[Job] Restate verbatim the lines between the one holding "left_side();" and the one holding "low, high = Vector((1e9,)", both included, and no others.

Modeling code records:

-----

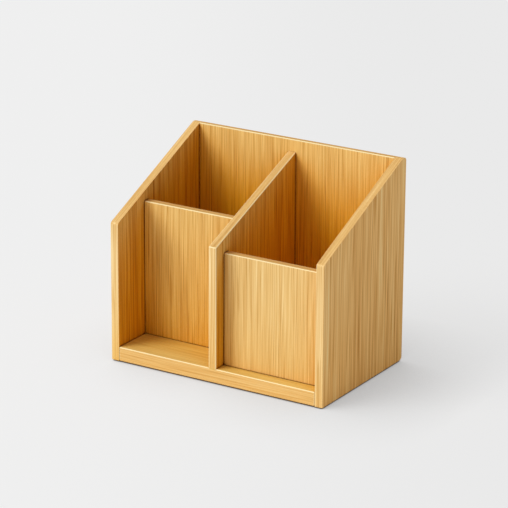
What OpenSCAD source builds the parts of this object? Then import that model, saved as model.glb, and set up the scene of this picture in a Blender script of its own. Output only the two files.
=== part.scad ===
// Open bamboo desk organizer: sloped sides, a divider, two bins and a front ledge.
// Millimetres. X is the width, -Y is the front and Z points up.
// The origin lies on the desk, under the middle of the boards.

/* [Overall size] */
// Width across the outer faces of the sides
body_w = 200; // [160:1:300]
// Depth from the front strip to the rear edges
body_d = 128; // [115:1:200]
// Height of the sides at the back, from their lower edge
side_h = 173.5; // [150:0.5:240]
// Height of the upright front edge of the sides
side_front_h = 118; // [95:0.5:140]
// Level land on top of the sides at the rear corner
side_land = 6; // [3:0.5:15]
// Rounding of the corners in the outline of the sides
side_corner_r = 3; // [1:0.5:5]

/* [Boards] */
// Thickness of the sides, the divider, the panels and the back
board_t = 7; // [6:0.5:12]
// Thickness of the base board
base_t = 12; // [9:0.5:20]
// Sanded bevel along every arris
ease = 0.8; // [0.4:0.1:1.2]

/* [Divider] */
// Offset of the divider from the middle, to the right
divider_x = -2.5; // [-25:0.5:25]
// How far the divider lies below the sides at its front edge
divider_front_drop = 3.5; // [0:0.5:15]
// How far the divider lies below the back panel where they meet
divider_back_drop = 10; // [2:0.5:25]

/* [Panels] */
// Depth of the ledge in front of the left panel
left_setback = 38; // [30:0.5:55]
// How far the left panel lies below the slope of the sides
left_panel_drop = 8; // [3:0.5:25]
// Depth of the ledge in front of the right panel
right_setback = 11.5; // [8:0.5:55]
// How far the right panel lies below the slope of the sides
right_panel_drop = 16; // [3:0.5:35]

/* [Dowels] */
// Diameter of the glued dowels
dowel_d = 4; // [3:0.5:4.5]
// Length of a dowel
dowel_l = 16; // [12:0.5:18]
// How deep a dowel sits in the face of a board
dowel_seat = 4; // [2.5:0.5:4.5]
// Bevel at both ends of a dowel
dowel_bevel = 0.5; // [0.2:0.1:1]
// Glue gap around a dowel
dowel_gap = 0.05; // [0.02:0.01:0.1]
// Glue gap beyond each end of a dowel
dowel_end_gap = 0.3; // [0.1:0.1:0.8]
// Distance from the end of a joint to its first dowel
dowel_margin = 18; // [15:0.5:22]
// Dowels in each joint of the back panel with a side or the base
back_dowels = 4; // [2:1:5]
// Dowels in each joint of the base with a side or the divider
base_dowels = 3; // [2:1:4]
// Dowels in the joint of the divider with the back panel
divider_dowels = 3; // [2:1:4]
// Dowels in each joint of a front panel
panel_dowels = 2; // [2:1:3]

/* [Pads] */
// Diameter of the anti-slip pads
pad_d = 10; // [6:0.5:16]
// Thickness of the pads
pad_t = 1; // [0.5:0.1:3]
// Distance of a pad's middle from the edges of the base
pad_inset = 12; // [9:0.5:25]

/* [Hidden] */

bamboo = [0.87, 0.68, 0.41];
dowel_wood = [0.80, 0.62, 0.38];
pad_rubber = [0.20, 0.19, 0.18];

// Planes that the boards share
front_y = -body_d / 2;
rear_y = body_d / 2;
back_face_y = rear_y - board_t;
left_x = -body_w / 2 + board_t;
right_x = body_w / 2 - board_t;
divider_left_x = divider_x - board_t / 2;
divider_right_x = divider_x + board_t / 2;
bottom_z = pad_t;
base_top_z = bottom_z + base_t;
top_z = bottom_z + side_h;

// Extents of the boards
inner_w = right_x - left_x;
base_d = back_face_y - front_y;
left_panel_y = front_y + left_setback;
right_panel_y = front_y + right_setback;
left_panel_h = slope_z(left_setback) - left_panel_drop - base_top_z;
right_panel_h = slope_z(right_setback) - right_panel_drop - base_top_z;
divider_front_h = bottom_z + side_front_h - divider_front_drop - base_top_z;
divider_back_h = top_z - divider_back_drop - base_top_z;

// Middle planes of the boards, where the dowels lie
base_mid_z = bottom_z + base_t / 2;
back_mid_y = rear_y - board_t / 2;
left_panel_mid_y = left_panel_y + board_t / 2;
right_panel_mid_y = right_panel_y + board_t / 2;

curve_fn = 32;
round_fn = 64;

// Height of the sides' slope at a depth behind the front edge
function slope_z(depth) =
    bottom_z + side_front_h + (side_h - side_front_h) * depth / (body_d - side_land);

// Evenly spaced dowel places between the two ends of a joint
function dowel_row(low, high, count) =
    [for (i = [0 : count - 1])
        low + dowel_margin + (high - low - 2 * dowel_margin) * i / (count - 1)];

// A board with its children as outline, lying on Z = 0, every arris eased
module eased_board(thickness) {
    hull() {
        linear_extrude(thickness) offset(delta = -ease) children();
        translate([0, 0, ease]) linear_extrude(thickness - 2 * ease) children();
    }
}

// Any outline with its corners eased
module eased_outline() {
    offset(delta = ease, chamfer = true) offset(delta = -ease) children();
}

// A board that stands along Y, with its outline drawn in Y and Z, from x towards +X
module standing_along_y(x) {
    translate([x, 0, 0]) rotate([90, 0, 90]) eased_board(board_t) children();
}

// A rectangular board that stands along X, from the face at y backwards
module standing_along_x(x_low, x_high, y, z, height) {
    translate([x_low, y + board_t, z]) rotate([90, 0, 0])
        eased_board(board_t) eased_outline() square([x_high - x_low, height]);
}

// Outline of a side: round corners, but a square one at the foot in front
module side_outline() {
    offset(r = side_corner_r, $fn = curve_fn) offset(delta = -side_corner_r)
        polygon([
            [front_y, bottom_z], [front_y, bottom_z + side_front_h],
            [rear_y - side_land, top_z], [rear_y, top_z], [rear_y, bottom_z]
        ]);
    translate([front_y, bottom_z]) square(2 * side_corner_r);
}

module divider_outline() {
    eased_outline() polygon([
        [front_y, base_top_z], [front_y, base_top_z + divider_front_h],
        [back_face_y, base_top_z + divider_back_h], [back_face_y, base_top_z]
    ]);
}

// One dowel: Z = 0 is the glued joint, +Z goes into the face of a board, -Z into an edge
module dowel() {
    shank_l = dowel_l - 2 * dowel_bevel;
    tip_d = dowel_d - 2 * dowel_bevel;
    color(dowel_wood) translate([0, 0, dowel_seat - dowel_l]) {
        cylinder(h = dowel_bevel, d1 = tip_d, d2 = dowel_d, $fn = round_fn);
        translate([0, 0, dowel_bevel]) cylinder(h = shank_l, d = dowel_d, $fn = round_fn);
        translate([0, 0, dowel_bevel + shank_l])
            cylinder(h = dowel_bevel, d1 = dowel_d, d2 = tip_d, $fn = round_fn);
    }
}

// The blind bore for one dowel, drilled into both boards
module dowel_bore() {
    translate([0, 0, dowel_seat - dowel_l - dowel_end_gap])
        cylinder(h = dowel_l + 2 * dowel_end_gap, d = dowel_d + 2 * dowel_gap, $fn = round_fn);
}

// Places of the dowels, joint by joint
module at_left_side_base() {
    for (y = dowel_row(front_y, back_face_y, base_dowels))
        translate([left_x, y, base_mid_z]) rotate([0, -90, 0]) children();
}

module at_right_side_base() {
    for (y = dowel_row(front_y, back_face_y, base_dowels))
        translate([right_x, y, base_mid_z]) rotate([0, 90, 0]) children();
}

module at_left_side_back() {
    for (z = dowel_row(bottom_z, top_z, back_dowels))
        translate([left_x, back_mid_y, z]) rotate([0, -90, 0]) children();
}

module at_right_side_back() {
    for (z = dowel_row(bottom_z, top_z, back_dowels))
        translate([right_x, back_mid_y, z]) rotate([0, 90, 0]) children();
}

module at_base_back() {
    for (x = dowel_row(left_x, right_x, back_dowels))
        translate([x, back_face_y, base_mid_z]) rotate([-90, 0, 0]) children();
}

module at_divider_base() {
    for (y = dowel_row(front_y, back_face_y, base_dowels))
        translate([divider_x, y, base_top_z]) rotate([180, 0, 0]) children();
}

module at_divider_back() {
    for (z = dowel_row(base_top_z, base_top_z + divider_back_h, divider_dowels))
        translate([divider_x, back_face_y, z]) rotate([-90, 0, 0]) children();
}

module at_left_panel_side() {
    for (z = dowel_row(base_top_z, base_top_z + left_panel_h, panel_dowels))
        translate([left_x, left_panel_mid_y, z]) rotate([0, -90, 0]) children();
}

module at_left_panel_divider() {
    for (z = dowel_row(base_top_z, base_top_z + left_panel_h, panel_dowels))
        translate([divider_left_x, left_panel_mid_y, z]) rotate([0, 90, 0]) children();
}

module at_left_panel_base() {
    for (x = dowel_row(left_x, divider_left_x, panel_dowels))
        translate([x, left_panel_mid_y, base_top_z]) rotate([180, 0, 0]) children();
}

module at_right_panel_side() {
    for (z = dowel_row(base_top_z, base_top_z + right_panel_h, panel_dowels))
        translate([right_x, right_panel_mid_y, z]) rotate([0, 90, 0]) children();
}

module at_right_panel_divider() {
    for (z = dowel_row(base_top_z, base_top_z + right_panel_h, panel_dowels))
        translate([divider_right_x, right_panel_mid_y, z]) rotate([0, -90, 0]) children();
}

module at_right_panel_base() {
    for (x = dowel_row(divider_right_x, right_x, panel_dowels))
        translate([x, right_panel_mid_y, base_top_z]) rotate([180, 0, 0]) children();
}

module left_side() {
    color(bamboo) difference() {
        standing_along_y(left_x - board_t) side_outline();
        at_left_side_base() dowel_bore();
        at_left_side_back() dowel_bore();
        at_left_panel_side() dowel_bore();
    }
}

module right_side() {
    color(bamboo) difference() {
        standing_along_y(right_x) side_outline();
        at_right_side_base() dowel_bore();
        at_right_side_back() dowel_bore();
        at_right_panel_side() dowel_bore();
    }
}

module divider() {
    color(bamboo) difference() {
        standing_along_y(divider_left_x) divider_outline();
        at_divider_base() dowel_bore();
        at_divider_back() dowel_bore();
        at_left_panel_divider() dowel_bore();
        at_right_panel_divider() dowel_bore();
    }
}

module back_panel() {
    color(bamboo) difference() {
        standing_along_x(left_x, right_x, back_face_y, bottom_z, side_h);
        at_left_side_back() dowel_bore();
        at_right_side_back() dowel_bore();
        at_base_back() dowel_bore();
        at_divider_back() dowel_bore();
    }
}

module base_board() {
    color(bamboo) difference() {
        translate([left_x, front_y, bottom_z])
            eased_board(base_t) eased_outline() square([inner_w, base_d]);
        at_left_side_base() dowel_bore();
        at_right_side_base() dowel_bore();
        at_base_back() dowel_bore();
        at_divider_base() dowel_bore();
        at_left_panel_base() dowel_bore();
        at_right_panel_base() dowel_bore();
    }
}

module left_panel() {
    color(bamboo) difference() {
        standing_along_x(left_x, divider_left_x, left_panel_y, base_top_z, left_panel_h);
        at_left_panel_side() dowel_bore();
        at_left_panel_divider() dowel_bore();
        at_left_panel_base() dowel_bore();
    }
}

module right_panel() {
    color(bamboo) difference() {
        standing_along_x(divider_right_x, right_x, right_panel_y, base_top_z, right_panel_h);
        at_right_panel_side() dowel_bore();
        at_right_panel_divider() dowel_bore();
        at_right_panel_base() dowel_bore();
    }
}

// A pad under a corner of the base: 1 or -1 picks right or left, and rear or front
module pad(to_right, to_rear) {
    base_mid_y = (front_y + back_face_y) / 2;
    x = to_right * (inner_w / 2 - pad_inset);
    y = base_mid_y + to_rear * (base_d / 2 - pad_inset);
    color(pad_rubber) translate([x, y, 0]) cylinder(h = pad_t, d = pad_d, $fn = round_fn);
}

left_side();
right_side();
divider();
back_panel();
base_board();
left_panel();
right_panel();
at_left_side_base() dowel();  // dowels_left_side_base
at_right_side_base() dowel();  // dowels_right_side_base
at_left_side_back() dowel();  // dowels_left_side_back
at_right_side_back() dowel();  // dowels_right_side_back
at_base_back() dowel();  // dowels_base_back
at_divider_base() dowel();  // dowels_divider_base
at_divider_back() dowel();  // dowels_divider_back
at_left_panel_side() dowel();  // dowels_left_panel_side
at_left_panel_divider() dowel();  // dowels_left_panel_divider
at_left_panel_base() dowel();  // dowels_left_panel_base
at_right_panel_side() dowel();  // dowels_right_panel_side
at_right_panel_divider() dowel();  // dowels_right_panel_divider
at_right_panel_base() dowel();  // dowels_right_panel_base
pad(-1, -1);  // pad_front_left
pad(1, -1);  // pad_front_right
pad(-1, 1);  // pad_rear_left
pad(1, 1);  // pad_rear_right
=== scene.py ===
# Open bamboo desk organizer: two sloped sides, a divider, two lower front panels and a thick base.
# Metres everywhere, except where a note says millimetres.
import math

import bmesh
import bpy
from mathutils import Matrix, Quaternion, Vector


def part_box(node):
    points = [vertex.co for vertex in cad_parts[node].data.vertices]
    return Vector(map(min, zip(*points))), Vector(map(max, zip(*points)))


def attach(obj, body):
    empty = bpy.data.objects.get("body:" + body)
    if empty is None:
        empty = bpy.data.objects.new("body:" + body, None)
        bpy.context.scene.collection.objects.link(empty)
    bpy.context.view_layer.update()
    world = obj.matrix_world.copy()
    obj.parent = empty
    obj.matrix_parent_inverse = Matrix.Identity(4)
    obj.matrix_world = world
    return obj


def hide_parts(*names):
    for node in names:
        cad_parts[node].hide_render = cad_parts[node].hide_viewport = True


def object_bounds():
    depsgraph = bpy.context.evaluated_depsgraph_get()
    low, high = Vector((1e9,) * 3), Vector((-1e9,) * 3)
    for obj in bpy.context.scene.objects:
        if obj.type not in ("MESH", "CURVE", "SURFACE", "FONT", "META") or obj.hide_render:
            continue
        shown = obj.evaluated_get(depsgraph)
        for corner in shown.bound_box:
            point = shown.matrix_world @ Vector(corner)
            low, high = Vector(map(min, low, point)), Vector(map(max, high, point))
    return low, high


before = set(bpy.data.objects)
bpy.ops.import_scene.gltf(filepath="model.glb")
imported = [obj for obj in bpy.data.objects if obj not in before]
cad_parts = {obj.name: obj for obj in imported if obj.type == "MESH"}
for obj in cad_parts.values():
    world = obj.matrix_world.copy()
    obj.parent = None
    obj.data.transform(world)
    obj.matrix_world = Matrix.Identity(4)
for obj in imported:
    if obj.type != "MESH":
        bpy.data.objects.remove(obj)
cadLow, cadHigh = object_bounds()
print("frame loaded,", len(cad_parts), "nodes")

body = "root"  # nothing on this organizer moves
millimetre = 0.001
touching = 0.000001  # two planes nearer than this are one
sharpAngle = math.radians(35)  # a steeper fold is an edge, a flatter one is part of a round corner
arrisFaces = 3  # that round an arris off

scene = bpy.context.scene
scene.view_settings.view_transform = "Standard"


# camera

camera = {
    "azimuth": 31.767,  # degrees to the right of straight in front
    "elevation": 18.77,
    "roll": 0.353,
    "distance": 2.2459,
    "lens": 196.24,
    "aimOffset": (-0.00341, 0.0, 0.00429),  # from the middle of the organizer
}


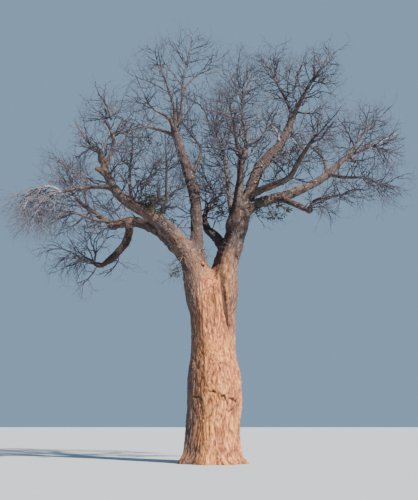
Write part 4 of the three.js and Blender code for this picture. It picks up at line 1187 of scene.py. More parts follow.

-----

[Completed task]
left_side();
right_side();
divider();
back_panel();
base_board();
left_panel();
right_panel();
at_left_side_base() dowel();  // dowels_left_side_base
at_right_side_base() dowel();  // dowels_right_side_base
at_left_side_back() dowel();  // dowels_left_side_back
at_right_side_back() dowel();  // dowels_right_side_back
at_base_back() dowel();  // dowels_base_back
at_divider_base() dowel();  // dowels_divider_base
at_divider_back() dowel();  // dowels_divider_back
at_left_panel_side() dowel();  // dowels_left_panel_side
at_left_panel_divider() dowel();  // dowels_left_panel_divider
at_left_panel_base() dowel();  // dowels_left_panel_base
at_right_panel_side() dowel();  // dowels_right_panel_side
at_right_panel_divider() dowel();  // dowels_right_panel_divider
at_right_panel_base() dowel();  // dowels_right_panel_base
pad(-1, -1);  // pad_front_left
pad(1, -1);  // pad_front_right
pad(-1, 1);  // pad_rear_left
pad(1, 1);  // pad_rear_right
=== scene.py ===
# Open bamboo desk organizer: two sloped sides, a divider, two lower front panels and a thick base.
# Metres everywhere, except where a note says millimetres.
import math

import bmesh
import bpy
from mathutils import Matrix, Quaternion, Vector


def part_box(node):
    points = [vertex.co for vertex in cad_parts[node].data.vertices]
    return Vector(map(min, zip(*points))), Vector(map(max, zip(*points)))


def attach(obj, body):
    empty = bpy.data.objects.get("body:" + body)
    if empty is None:
        empty = bpy.data.objects.new("body:" + body, None)
        bpy.context.scene.collection.objects.link(empty)
    bpy.context.view_layer.update()
    world = obj.matrix_world.copy()
    obj.parent = empty
    obj.matrix_parent_inverse = Matrix.Identity(4)
    obj.matrix_world = world
    return obj


def hide_parts(*names):
    for node in names:
        cad_parts[node].hide_render = cad_parts[node].hide_viewport = True


def object_bounds():
    depsgraph = bpy.context.evaluated_depsgraph_get()
    low, high = Vector((1e9,) * 3), Vector((-1e9,) * 3)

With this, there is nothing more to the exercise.